Título: Repressão na Libia mata pelo menos 84
Autor:
Fonte: O Globo, 20/02/2011, O Mundo, p. 37

BEIRUTE. Quando milhares de pessoas retornaram ontem às ruas de Benghazi, a segunda maior cidade da Líbia, que se transformou no epicentro do desafio às quatro décadas do regime comandado por Muamar Kadafi, ficou patente que mais um círculo letal emergiu: forças de segurança disparam contra marchas em funerais, matando mais manifestantes e criando mais funerais. A organização Human Rights Watch, baseada em Nova York, disse que 84 pessoas já morreram em três dias de protestos que sacudiram a Líbia. Médicos do hospital Aj Jala, em Benghazi, confirmaram que pelo menos mil pessoas ficaram feridas. Não se sabe como está a situação em outras cidades onde aconteceram protestos. Na capital, Trípoli, não ocorreram manifestações.

Houve mais relatos de violência ontem. E fontes da oposição estimam 200 mortos. Mas as informações, incluindo o número de vítimas, são quase impossíveis de verificar num país profundamente isolado, e que permanece quase que na totalidade fora do alcance da imprensa estrangeira. Para piorar, o governo cortou ontem quase todo o acesso à internet, bloqueando o Facebook e a al-Jazeera. A resposta do governo na Líbia destaca uma inesperada consequência dos bem-sucedidos levantes na Tunísia e no Egito, onde os protestos forçaram a saída de líderes autoritários, há décadas no poder. Na Líbia, no Iêmen e na Argélia os governos rapidamente recorreram à violência para esmagar os levantes antes que ganhem fôlego para derrubá-los.

A repressão na Líbia tem se mostrado a mais feroz de todas.

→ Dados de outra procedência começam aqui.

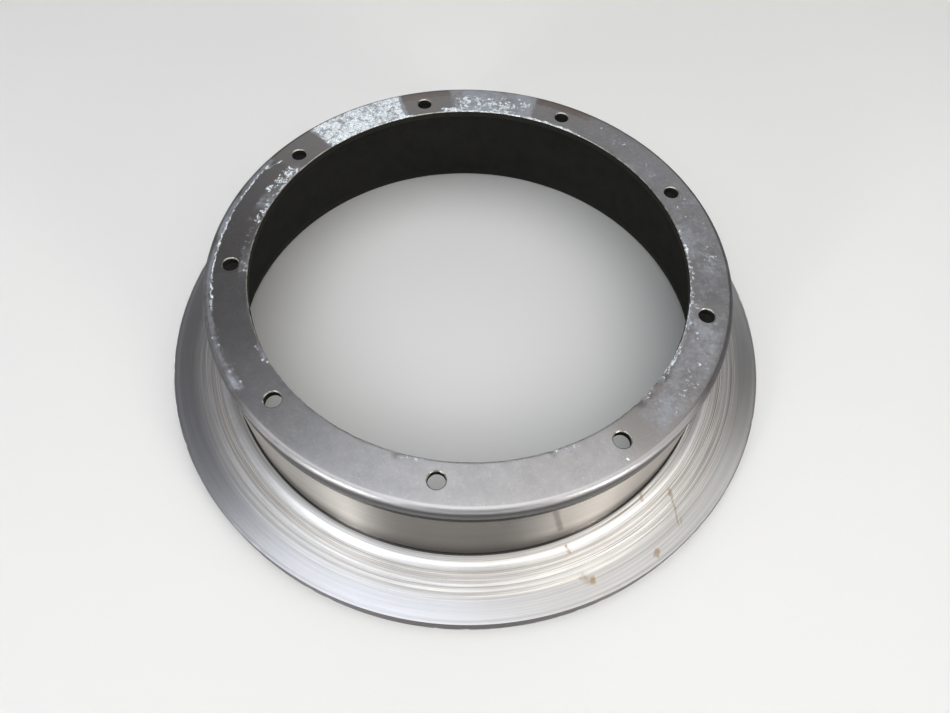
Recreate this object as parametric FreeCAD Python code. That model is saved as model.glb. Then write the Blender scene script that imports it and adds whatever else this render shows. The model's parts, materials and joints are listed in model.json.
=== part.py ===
import FreeCAD
import Part
import math
import os

# Aircraft brake disc, one turned steel piece.
# A flat friction ring carries a tall round hat, and the hat ends in an inward flange
# with a ring of bolt holes, by which the disc is bolted to the wheel.
# The disc stands on the friction ring, hat upwards. The origin is the centre of the
# ring's lower face, +Z is the axis, and the first bolt hole lies on +Y.
# All sizes are in millimetres.

# Flange and bolt holes
PILOT_BORE_DIAMETER = 185.2
BORE_TO_BOLT_CIRCLE = 7.4
FLANGE_THICKNESS = 3.2
BOLT_COUNT = 9
BOLT_HOLE_DIAMETER = 6.6
BOLT_HOLE_CHAMFER = 0.4
FIRST_HOLE_ANGLE = 90.0

# Hat
OVERALL_HEIGHT = 59.7
BOLT_CIRCLE_TO_HAT_WALL = 6.5
HAT_WALL_AT_TOP = 3.8
HAT_WALL_AT_FOOT = 5.0
HAT_CORNER_RADIUS = 2.7
HAT_INSIDE_CHAMFER = 3.0
LAND_HEIGHT = 5.3
LAND_STEP = 0.5
FOOT_CHAMFER = 0.6

# Friction ring
RING_THICKNESS = 9.5
RING_WIDTH = 27.2
EDGE_BREAK = 0.35

# Flared mouth inside the ring
MOUTH_FLARE = 5.5
MOUTH_HEIGHT = 11.0
MOUTH_BLEND_RADIUS = 12.0

# Radii worked out from the bore outwards
BORE_RADIUS = PILOT_BORE_DIAMETER / 2
BOLT_CIRCLE_RADIUS = BORE_RADIUS + BORE_TO_BOLT_CIRCLE
HAT_INSIDE_WALL_RADIUS = BOLT_CIRCLE_RADIUS + BOLT_CIRCLE_TO_HAT_WALL
WALL_TOP_RADIUS = HAT_INSIDE_WALL_RADIUS + HAT_WALL_AT_TOP
WALL_FOOT_RADIUS = HAT_INSIDE_WALL_RADIUS + HAT_WALL_AT_FOOT
LAND_RADIUS = WALL_TOP_RADIUS + LAND_STEP
RIM_RADIUS = WALL_FOOT_RADIUS + RING_WIDTH
MOUTH_RADIUS = HAT_INSIDE_WALL_RADIUS + MOUTH_FLARE

# Heights worked out from the ring's lower face
FLANGE_UNDERSIDE = OVERALL_HEIGHT - FLANGE_THICKNESS
LAND_BOTTOM = OVERALL_HEIGHT - HAT_CORNER_RADIUS - LAND_HEIGHT
WALL_TOP = LAND_BOTTOM - LAND_STEP

# How far a cutting tool runs past the face that it cuts
CUT_PAST = 1.0


class Corner:
    """A corner of a turned section, left sharp, rounded or chamfered."""

    def __init__(self, radius, height, rounding=0.0, chamfer=0.0):
        self.point = FreeCAD.Vector(radius, 0, height)
        self.rounding = rounding
        self.chamfer = chamfer

    def trim(self, before, after):
        """The points where the corner starts and ends, and the middle of its arc if it has one."""
        back = (before - self.point).normalize()
        on = (after - self.point).normalize()
        if self.rounding:
            half = back.getAngle(on) / 2
            bisector = (back + on).normalize()
            reach = self.rounding / math.tan(half)
            middle = self.point + bisector * (self.rounding / math.sin(half) - self.rounding)
            return self.point + back * reach, middle, self.point + on * reach
        return self.point + back * self.chamfer, None, self.point + on * self.chamfer


def turned(corners):
    """The solid swept by a closed section of corners that is turned once round Z."""
    edges = []
    ends = []
    for index, corner in enumerate(corners):
        before = corners[index - 1].point
        after = corners[(index + 1) % len(corners)].point
        start, middle, end = corner.trim(before, after)
        ends.append((start, end))
        if middle:
            edges.append(Part.Arc(start, middle, end).toShape())
        elif corner.chamfer:
            edges.append(Part.LineSegment(start, end).toShape())
    for index, (start, end) in enumerate(ends):
        next_start = ends[(index + 1) % len(ends)][0]
        edges.append(Part.LineSegment(end, next_start).toShape())
    section = Part.Face(Part.Wire(Part.__sortEdges__(edges)))
    return section.revolve(FreeCAD.Vector(0, 0, 0), FreeCAD.Vector(0, 0, 1), 360)


def flange_and_hat():
    """The corners from the bore up over the flange and down the hat's wall to its foot."""
    return [
        Corner(BORE_RADIUS, FLANGE_UNDERSIDE, chamfer=EDGE_BREAK),
        Corner(BORE_RADIUS, OVERALL_HEIGHT, chamfer=EDGE_BREAK),
        Corner(LAND_RADIUS, OVERALL_HEIGHT, rounding=HAT_CORNER_RADIUS),
        Corner(LAND_RADIUS, LAND_BOTTOM),
        Corner(WALL_TOP_RADIUS, WALL_TOP),
        Corner(WALL_FOOT_RADIUS, RING_THICKNESS, chamfer=FOOT_CHAMFER),
    ]


def friction_ring():
    """The corners of the ring's rim. Its two faces are flat and parallel, for the brake pads."""
    return [
        Corner(RIM_RADIUS, RING_THICKNESS, chamfer=EDGE_BREAK),
        Corner(RIM_RADIUS, 0, chamfer=EDGE_BREAK),
    ]


def mouth_and_inside():
    """The corners from the flared mouth up the inside of the hat to the flange."""
    return [
        Corner(MOUTH_RADIUS, 0, chamfer=EDGE_BREAK),
        Corner(HAT_INSIDE_WALL_RADIUS, MOUTH_HEIGHT, rounding=MOUTH_BLEND_RADIUS),
        Corner(HAT_INSIDE_WALL_RADIUS, FLANGE_UNDERSIDE, chamfer=HAT_INSIDE_CHAMFER),
    ]


def bolt_hole():
    """The tool for one bolt hole on the axis, with the hole's upper edge broken."""
    radius = BOLT_HOLE_DIAMETER / 2
    reach = BOLT_HOLE_CHAMFER + CUT_PAST
    return turned([
        Corner(0, FLANGE_UNDERSIDE - CUT_PAST),
        Corner(radius, FLANGE_UNDERSIDE - CUT_PAST),
        Corner(radius, OVERALL_HEIGHT + CUT_PAST - reach),
        Corner(radius + reach, OVERALL_HEIGHT + CUT_PAST),
        Corner(0, OVERALL_HEIGHT + CUT_PAST),
    ])


def bolt_holes():
    """The bolt holes' tools, evenly spaced on the bolt circle."""
    holes = []
    for number in range(BOLT_COUNT):
        angle = FIRST_HOLE_ANGLE + 360 * number / BOLT_COUNT
        hole = bolt_hole()
        hole.translate(FreeCAD.Vector(BOLT_CIRCLE_RADIUS, 0, 0))
        hole.rotate(FreeCAD.Vector(0, 0, 0), FreeCAD.Vector(0, 0, 1), angle)
        holes.append(hole)
    return holes


def brake_disc():
    """The whole disc: one turned section with the bolt holes drilled through its flange."""
    blank = turned(flange_and_hat() + friction_ring() + mouth_and_inside())
    drilled = blank.cut(bolt_holes())
    return drilled.Solids[0]


os.makedirs("parts", exist_ok=True)
disc = brake_disc()
disc.exportStep("parts/brake_disc.step")
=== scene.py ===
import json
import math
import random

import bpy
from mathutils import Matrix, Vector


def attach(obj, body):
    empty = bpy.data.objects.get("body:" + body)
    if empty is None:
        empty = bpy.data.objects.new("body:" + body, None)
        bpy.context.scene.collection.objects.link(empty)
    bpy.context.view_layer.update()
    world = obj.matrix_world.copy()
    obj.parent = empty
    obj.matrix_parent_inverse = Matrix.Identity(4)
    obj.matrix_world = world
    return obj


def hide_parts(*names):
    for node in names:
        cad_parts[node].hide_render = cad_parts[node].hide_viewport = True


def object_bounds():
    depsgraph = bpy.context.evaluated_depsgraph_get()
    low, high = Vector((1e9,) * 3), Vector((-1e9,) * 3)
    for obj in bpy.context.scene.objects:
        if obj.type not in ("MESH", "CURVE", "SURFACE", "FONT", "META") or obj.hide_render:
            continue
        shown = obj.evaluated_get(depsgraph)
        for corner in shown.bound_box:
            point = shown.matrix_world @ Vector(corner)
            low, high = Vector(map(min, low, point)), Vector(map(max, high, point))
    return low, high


bl_info = {
    "name": "Aircraft brake disc",
    "version": (1, 0, 0),
    "blender": (4, 5, 0),
    "location": "3D View > Sidebar > Brake disc",
    "description": "Dresses a turned steel brake disc as a worn one and lights it on a plain floor",
    "category": "Object",
}

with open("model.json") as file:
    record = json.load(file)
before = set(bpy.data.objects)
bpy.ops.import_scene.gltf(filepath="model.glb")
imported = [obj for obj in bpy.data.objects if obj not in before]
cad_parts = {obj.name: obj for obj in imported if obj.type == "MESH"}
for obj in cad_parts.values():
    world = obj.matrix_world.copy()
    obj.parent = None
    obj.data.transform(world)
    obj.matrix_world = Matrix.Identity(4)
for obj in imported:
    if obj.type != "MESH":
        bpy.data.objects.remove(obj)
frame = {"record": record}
cad_low, cad_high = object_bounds()

# Angles on the disc are given as the camera sees it: 0 is to the right and -90 is
# nearest. They are the part's own angles plus this turn, in degrees.
SEEN_TURN = 15.88

# The part's own first bolt hole lies on +Y
FIRST_HOLE_ANGLE = 90.0

NODE = "brake_disc"
ZONE = "zone"
FLANGE_ZONE = 0
WALL_ZONE = 1
RING_ZONE = 2
INSIDE_ZONE = 3
EDGE_ZONE = 4
MM = 0.001

# Points closer than this are one point
MERGE_DISTANCE = 0.001 * MM


def mount(name):
    """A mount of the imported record, by name."""
    return next(m for m in frame["record"]["mounts"] if m["name"] == name)


BOLTS = mount("wheel_bolts")["dims"]
BORE = mount("pilot_bore")["dims"]


def length(name, description, default):
    """A size in metres, shown as a length."""
    return bpy.props.FloatProperty(
        name=name, description=description, default=default, min=0.0, unit="LENGTH", precision=5
    )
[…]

O ministro das Relações Exteriores do Reino Unido, William Hague, disse ter recebido informes de que armas pesadas e atiradores de elite são usados contra os manifestantes. ¿O que está acontecendo é horrível e inaceitável¿, disse Hague, em nota oficial.

Ontem, milhares de pessoas protestaram em Benghazi. Por telefone, o escritor Idris Ahmed al-Agha disse ao ¿New York Times¿ que pelo menos 20 mil pessoas estavam reunidas numa manifestação. Sites da oposição que conseguiram escapar do bloqueio do governo à internet disseram à noite que forças de segurança atiraram contra pessoas que estavam em funerais de manifestantes mortos na semana passada.

¿ É tarde para o diálogo. Muito sangue foi derramado. E quanto mais brutal for a repressão, mais determinados os protestos se tornarão ¿ disse um morador de Benghazi, que pediu para não ser identificado.

A situação em Benghazi é tão precária que Kadafi despachou um de seus filhos para lá. Ele prometeu reformas, mas isso não diminuiu em nada a ira dos manifestantes. Para analistas internacionais, a crise na Líbia difere marcadamente do que acontece no Egito, na Tunísia e em outras partes do Oriente Médio. Lá, manifestantes reformistas estão enfrentando direta e violentamente os seguidores de Kadafi. Observadores esperam ansiosamente para ver se os protestos chegarão ao oeste do país e à capital, Trípoli. Até agora eles estão confinados em cidades onde o desemprego é elevado e o alcance de Kadafi mais fraco.

Há pelo menos cem brasileiros em Benghazi e 500 em toda a Líbia, a maioria funcionários de empresas, como Queiroz Galvão, Petrobras, Odebrechet e Andrade Gutierrez. O embaixador do Brasil na Líbia, George Ney de Souza Fernandes, iria a Benghazi para ver como estão os brasileiros lá.